IL BANDITO DELLA CASBAH
(Pépé le Moko, Francia/1936)
R.: Julien Duvivier. Int.: Jean Gabin, Mireille Balin, Line Noro, Saturnin Fabre (93')
Copia proveniente da CulturesFrance
Introduce Roberto Chiesi, critico cinematografico
Niente sembra poter abbattere Pépé le Moko. È il re della casbah algerina, la polizia lo vorrebbe in manette, ma lui, in quel dedalo di viuzze, passaggi segreti e terrazze comunicanti, è flemmatico, maestoso e irraggiungibile come dentro a una fortezza. Ma quel che lo danna non sarà la giustizia. Il colpo che si rivelerà letale arriva con la forza dirompente di un primo piano fatto apposta per folgorare. Lei ha la bocca di un demone tentatore, e occhi che scintillano come i gioielli di cui ama ricoprirsi. "Cosa facevi prima dei gioielli", le chiede lui. "Li desideravo", risponde lei. Sono fatti l'uno per l'altra. L'amour fou rivela la vera natura del gangster d'acciaio, che ha piedi d'argilla, desideri frustrati, debolezze patetiche, come noi. Ora la casbah è una prigione insopportabile, Parigi una chimera irresistibile, e la passione il motore implacabile di gesti sconsiderati e definitivi. L'amore ha messo il re a nudo. Ora possiamo amarlo anche noi, incondizionatamente. Il bandito della casbah è un melodramma perfetto travestito da film di gangster.
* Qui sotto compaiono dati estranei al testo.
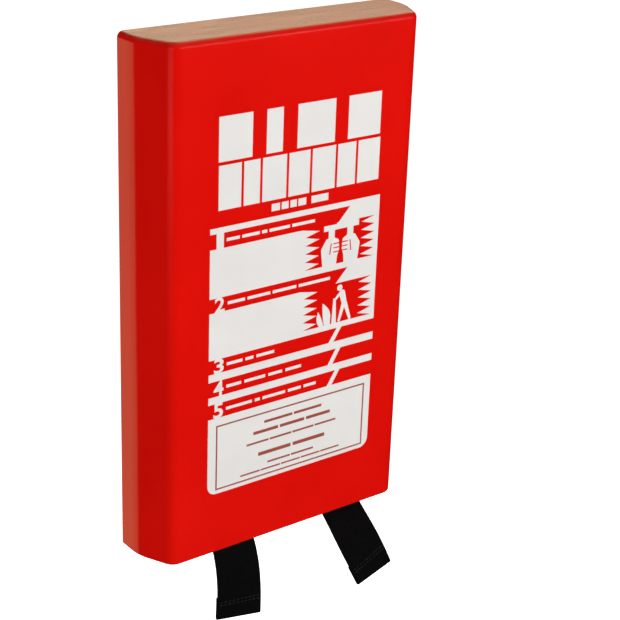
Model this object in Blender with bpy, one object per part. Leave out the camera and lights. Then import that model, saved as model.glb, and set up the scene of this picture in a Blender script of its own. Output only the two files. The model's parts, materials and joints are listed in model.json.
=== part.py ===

E come ogni grande melodramma, ci catapulta in un sogno stordente, dove vero e falso sono concetti che non hanno diritto di cittadinanza, e il cinema e la vita sono la stessa, maiuscola illusione. Gabin a prima vista pare un monolito, ma è incredibile quanto riesca invece a lavorare il personaggio con sottigliezza, rendendolo plausibile e affascinante sia quando è cobra violento, sia quando è seduttore avviluppante, sia quando è un poveruomo che grida al vento la propria disperazione.